Integration with mass timber projects 

One of the most promising opportunities is in hybrid mass timber buildings. Mass timber provides scale and structure, while engineered wood like Superwood adds performance and precision. They can work together as: 

1. Reinforcement at high-stress joints 

1. Durable cladding for exposed surfaces 

1. Fire-rated interior panels 

1. Lightweight prefab components 

1. Architectural finishes with functional strength 

This layered approach could redefine timber construction as we know it. 

Sustainability benefits of engineered wood 

At a time when carbon-conscious design is becoming the norm, densified wood products offer compelling advantages: 

• Carbon storage: Wood naturally sequesters CO₂. Densified wood locks it in longer 

• Underused species: Can turn low-value biomass into high-performance material 

• Lower embodied energy: Manufacturing processes are cleaner than steel or concrete 

• End-of-life potential: Biodegradable, recyclable, or reusable 

What’s next for the industry? 

To bring these innovations into widespread use, the industry must tackle several challenges: 

• Code integration: Clear pathways for approval and specification 

• Durability testing: Expanded field data across climates and conditions 

• Manufacturer investment: Scaling up production and quality control 

• Architect & owner education: Awareness is key to adoption 

There’s also an opportunity for visionary firms and institutions to lead pilot projects that push these materials forward. 

Timber tech is no longer just a niche idea.
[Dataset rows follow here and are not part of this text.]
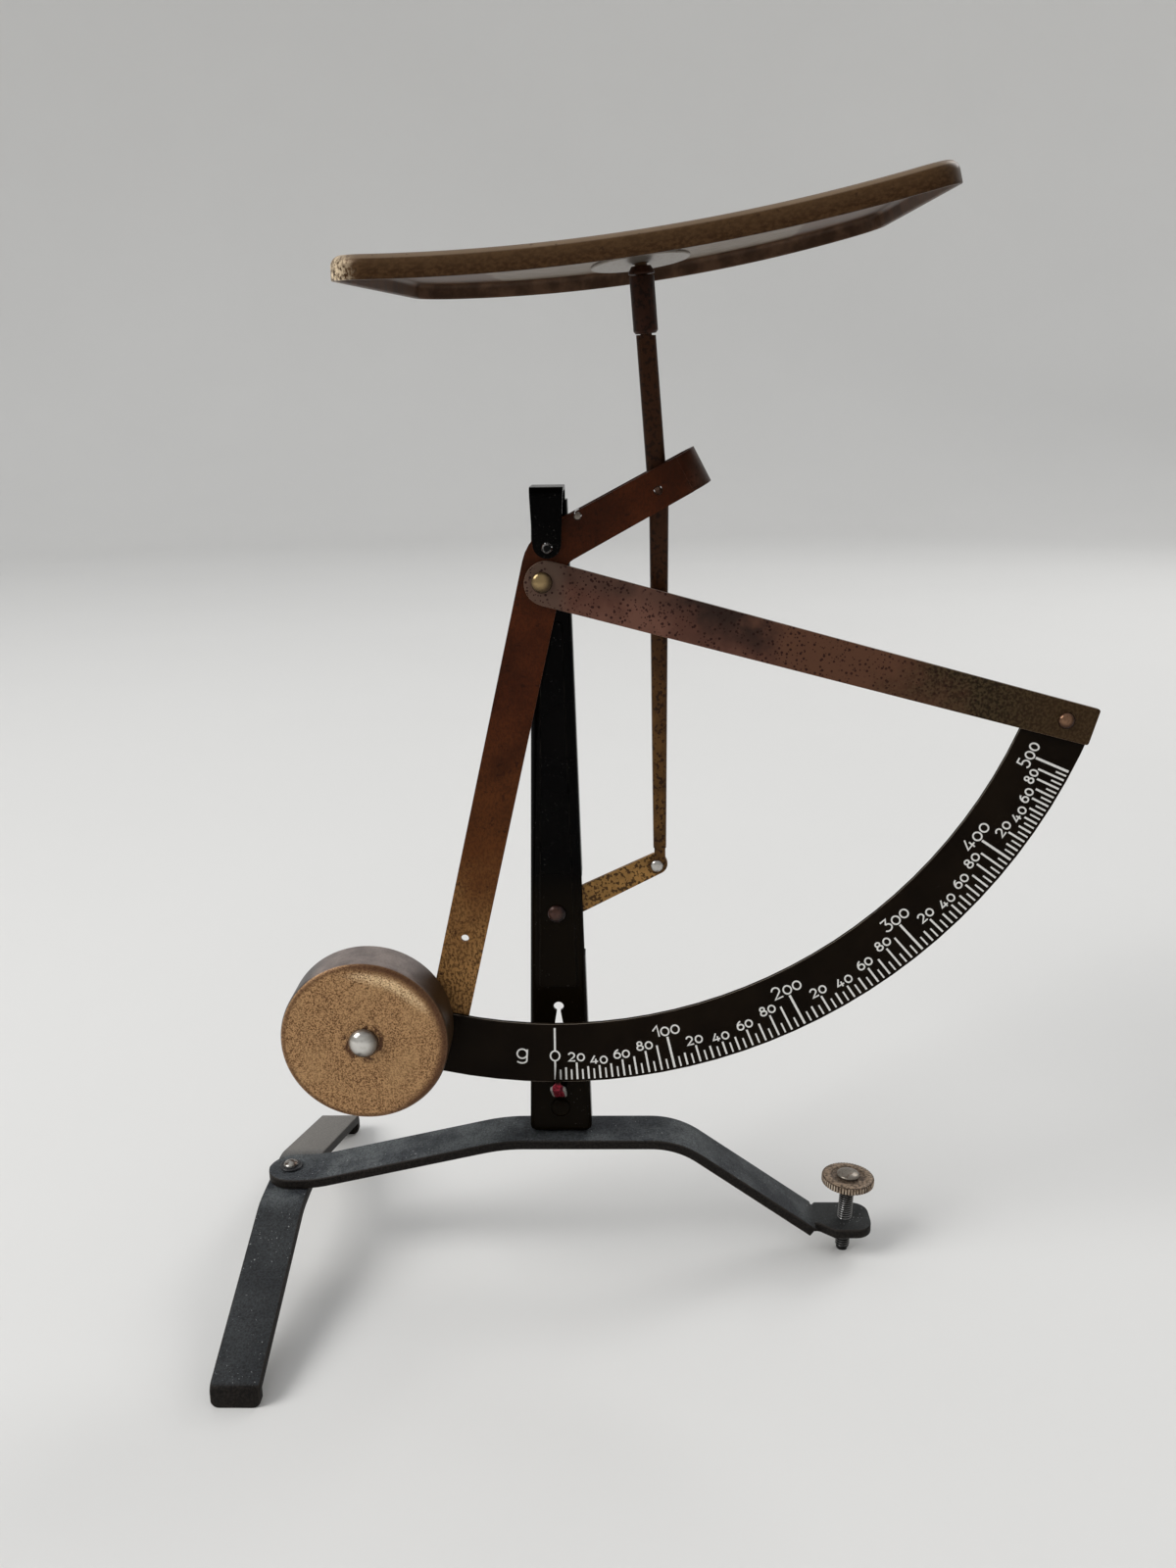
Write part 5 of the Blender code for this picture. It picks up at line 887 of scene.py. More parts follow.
def tray_bronze():
    """Dark bronze lacquer with a fine grain, a painted highlight along the rim's bend, and a painted
    highlight on one front corner.
    """
    bronze, light_bronze, dull = (0.034, 0.015, 0.005), (0.064, 0.032, 0.0125), (0.082, 0.046, 0.02)
    # Here rubbed and bright are painted highlights, on the rim's bend and on one front corner.
    rubbed, bright, rusty = (0.25, 0.18, 0.12), (0.78, 0.62, 0.42), (0.02, 0.009, 0.004)
    f = Finish("tray_bronze")
    place = tray_frame(f)
    x, y, z = f.axes(place)
    grain = f.noise(1, 3, 0.6, f.stretched(TRAY_GRAIN, place=place))
    cloud = f.noise(0.014, 4, 0.6)
    colour = f.mix(f.between(grain, 0.34, 0.66), bronze, light_bronze)
    height = f.minus(z, f.both(f.both(x, x), 0.5 / TRAY_CURVE))
    colour = f.over(colour, dull, f.between(height, *FLANGE_BAND), f.blend(cloud, 0.25, 0.65))
    # Painted highlight: a light line where the rim's bend catches the light.
    colour = f.over(colour, rubbed, f.between(height, *RIM_HIGHLIGHT_LINE), f.blend(cloud, 0.4, 0.9))
    # Painted highlight: a sparkling bright patch on one front corner.
    end = f.between(f.minus(x, TRAY_SHIFT), *TRAY_HIGHLIGHT_END)
    corner = f.both(end, f.between(y, *TRAY_HIGHLIGHT_FRONT))
    colour = f.over(colour, bright, corner, f.between(f.noise(0.001, 3, 0.7), 0.4, 0.6))
    colour = f.over(colour, rusty, f.between(f.noise(0.0013, 2), 0.68, 0.74), 0.5)
    return f.done(colour, f.blend(grain, 0.28, 0.45), 0.2, grain, 0.00002, specular=0.1)


def tray_underside():
    """Dark brown lacquer inside the flange, with a bare grey field in the middle of the tray."""
    browns = (0.045, 0.021, 0.0095), (0.1, 0.053, 0.029)
    greys = (0.11, 0.082, 0.058), (0.2, 0.158, 0.118)
    f = Finish("tray_underside")
    place = tray_frame(f)
    x, y = f.axes(place)[:2]
    cloud = f.noise(0.006, 4, 0.6)
    drawn = f.noise(1, 4, 0.7, f.stretched(TRAY_DRAWN, place=place))
    brown = f.mix(f.between(cloud, 0.35, 0.65), *browns)
    grey = f.mix(f.between(drawn, 0.35, 0.65), *greys)
    along = f.ragged(f.math("ABSOLUTE", f.minus(x, TRAY_SHIFT)), cloud, FIELD_RAGGED)
    inside = f.ragged(f.math("ABSOLUTE", y), cloud, FIELD_RAGGED)
    field = f.both(f.between(along, *FIELD_LENGTH), f.between(inside, *FIELD_DEPTH))
    return f.done(f.mix(field, brown, grey), f.blend(cloud, 0.35, 0.55), 0.2, drawn, 0.00002, specular=0.2)


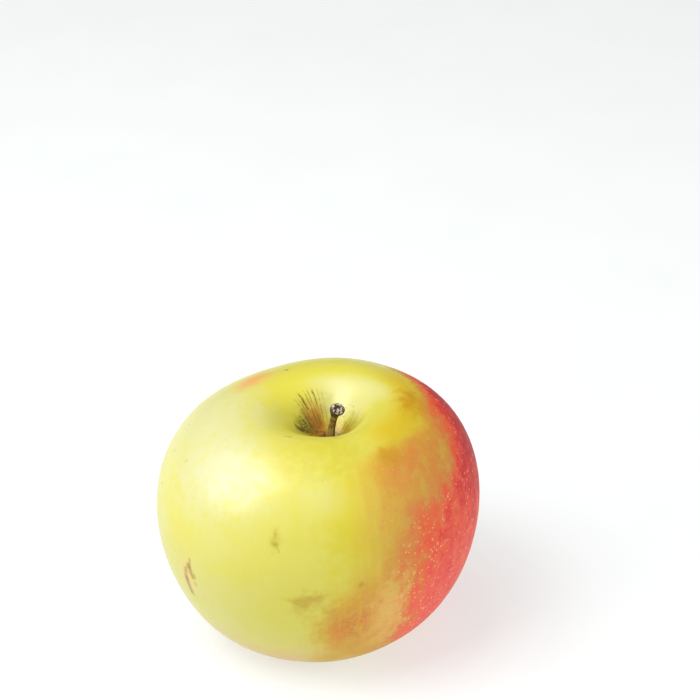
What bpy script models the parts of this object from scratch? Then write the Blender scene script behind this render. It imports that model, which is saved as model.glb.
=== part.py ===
"""A whole apple standing on its base: the fruit, its woody stem and the dried calyx underneath.

Units are metres and +Z is up. The origin is on the ground, under the middle of the fruit. The front of
the fruit faces -Y, and its blushed cheek faces +X.
"""

import math

import bmesh
import bpy
from mathutils import Vector

MM = 0.001

# Fruit: an ellipsoid that is swollen on its diagonals and pinched in at both ends of its core
GIRTH_RADIUS = 39.4 * MM
HALF_HEIGHT = 37.1 * MM
SHOULDER_FLARE = 0.052  # how much wider the stem end is than the middle, and the calyx end narrower
SWELL_MIDDLE = 0.024  # how far the diagonals stand out past the ellipsoid
SWELL_SHIFT = -0.025  # less of that swelling at the stem end, more at the calyx end

# Unevenness of the fruit, as shares of its radius
SIDE_SQUEEZE = 0.049  # the fruit is a little oval across its diagonal
LOBE_COUNT = 5
LOBE_HEIGHT = 0.012  # low lobes round the stem end
LOBE_TURN = 5.3
CORE_LEAN_X = -0.057  # the stem end leans off the calyx end
CORE_LEAN_Y = -0.020
HIGH_SHOULDER_X = 1.9 * MM  # the right shoulder stands higher than the left
HIGH_SHOULDER_Y = -0.6 * MM

# Stem cavity: a wide flare round a narrow funnel, a little in front and to the right of the middle
FLARE_DEPTH = 8.2 * MM
FLARE_ANGLE = 0.50
FUNNEL_DEPTH = 11.0 * MM
FUNNEL_ANGLE = 0.21
CAVITY_SHIFT = Vector((3.0 * MM, -1.5 * MM, 0.0))
CAVITY_SHIFT_ANGLE = 0.45

# One fold crosses the cavity's near lip in front of the stem
FOLD_DEPTH = 1.2 * MM
FOLD_AZIMUTH = -1.3
FOLD_SHARPNESS = 6
FOLD_ANGLE = 0.26  # from the core, where the fold is deepest
FOLD_SPREAD = 0.15

# Calyx basin, and the five crowns round it that the fruit stands on
BASIN_DEPTH = 12.0 * MM
BASIN_ANGLE = 0.30
CROWN_COUNT = 5
CROWN_HEIGHT = 0.9 * MM
CROWN_ANGLE = 0.44  # from the core, where the crowns are highest
CROWN_SPREAD = 0.25
CROWN_TURN = 0.6
WORN_FLAT = 0.35 * MM  # how much of each crown's tip is flat, where it stands on the ground

# Sockets in the fruit that the stem and the calyx grow out of
SOCKET_GAP = 0.3 * MM
STEM_ROOT_RADIUS = 1.25 * MM
STEM_ROOT_DEPTH = 3.0 * MM
CALYX_ROOT_RADIUS = 2.4 * MM
CALYX_ROOT_DEPTH = 1.6 * MM

# Stem: a thin shaft that bends forward and right to a swollen knob with a hollow scar
STEM_HEIGHT = 12.5 * MM  # from the cavity's floor to the knob's rim, along the stem
STEM_RADIUS = 0.90 * MM
KNOB_RADIUS = 1.60 * MM
KNOB_LENGTH = 2.4 * MM
STEM_REACH = Vector((1.8 * MM, -4.2 * MM, 0.0))
# The knob's rings from the middle of its scar down, as shares of its radius and of its length
KNOB_PROFILE = ((0.0, 0.15), (0.43, 0.12), (0.72, 0.02), (0.86, 0.0), (1.0, 0.17), (0.97, 0.34), (0.8, 0.58), (0.61, 0.82))
ROOT_FLARE = 3  # how late the shaft widens towards its root
STEM_RINGS = 16
STEM_SIDES = 16

# Calyx: a small cup whose rim runs out into five curled sepals
CUP_RADIUS = 3.3 * MM
CUP_HEIGHT = 1.3 * MM
SEPAL_COUNT = 5
SEPAL_LENGTH = 4.0 * MM
SEPAL_LEAN = 1.1 * MM  # how far the middle of a sepal leans in over the cup
SEPAL_CURL = 1.6 * MM  # how far its tip curls out again
SEPAL_THICKNESS = 0.4 * MM
SEPAL_POINT = 1.6  # how sharply a sepal narrows to its tip
CUP_LIP = 0.35 * MM  # how far the cup's rim stands out between the sepals
CALYX_SIDES = 40
CALYX_ROWS = 12
ROOT_DISC_SHARE = 2 / 12  # rows of the wrapped grid that make the root's disc, its sleeve and the cup
ROOT_SHARE = 4 / 12
CUP_SHARE = 6 / 12

FRUIT_SEGMENTS = 96
FRUIT_RINGS = 54
MOUTH_RING = 2  # rings 0 and 1 at each end are the socket's floor, and this one is its mouth
RING_CROWDING = 0.5  # 0 spaces the rings evenly, and 1 crowds them as closely as they go at both ends
MERGE_DISTANCE = 0.01 * MM

SKIN_COLOUR = (0.80, 0.67, 0.16, 1.0)
STEM_COLOUR = (0.20, 0.13, 0.06, 1.0)
CALYX_COLOUR = (0.13, 0.09, 0.05, 1.0)


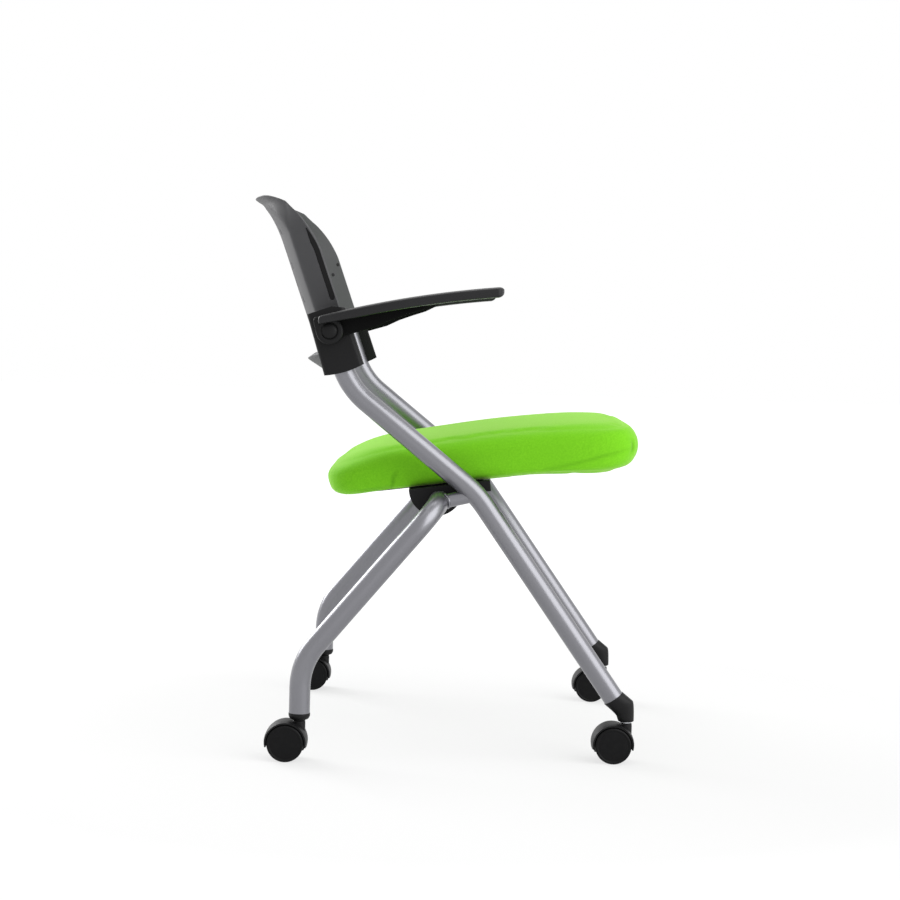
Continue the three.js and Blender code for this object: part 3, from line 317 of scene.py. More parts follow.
# A wave texture of scale 1 repeats every 2 pi / 20.
threads = [add(tree, "ShaderNodeTexWave", {"Vector": spot, "Scale": 2 * math.pi / 20 / weave_pitch,
               "Distortion": 0.35, "Detail": 1.0, "Detail Scale": 1.0}, bands_direction=way).outputs["Fac"]
           for way in "XYZ"]
crossed = add(tree, "ShaderNodeMath", {0: threads[0], 1: threads[1]}, operation="MULTIPLY")
woven = add(tree, "ShaderNodeMath", {0: crossed, 1: threads[2]}, operation="ADD")
slubs = add(tree, "ShaderNodeTexNoise", {"Vector": spot, "Scale": 1 / slub_size, "Detail": 2, "Roughness": 0.6})
slubbed = add(tree, "ShaderNodeMapRange", {0: slubs, 1: 0.3, 2: 0.7})
melange = add(tree, "ShaderNodeMix", {0: slubbed, 6: linear("69bc14"), 7: linear("7ccb20")}, data_type="RGBA")
patches = add(tree, "ShaderNodeTexNoise", {"Vector": spot, "Scale": 1 / patch_size, "Detail": 3})
faded = add(tree, "ShaderNodeMapRange", {0: patches, 1: 0.3, 2: 0.7, 3: 0, 4: 0.5})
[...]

It’s a glimpse into the future of commercial construction. Engineered wood materials combine strength, sustainability and scalability, offering a viable alternative to traditional materials in many contexts. 

While there are still questions to answer and hurdles to overcome, the promise is too great to ignore. As innovation continues, architects, developers and contractors have the chance to build smarter, cleaner and better.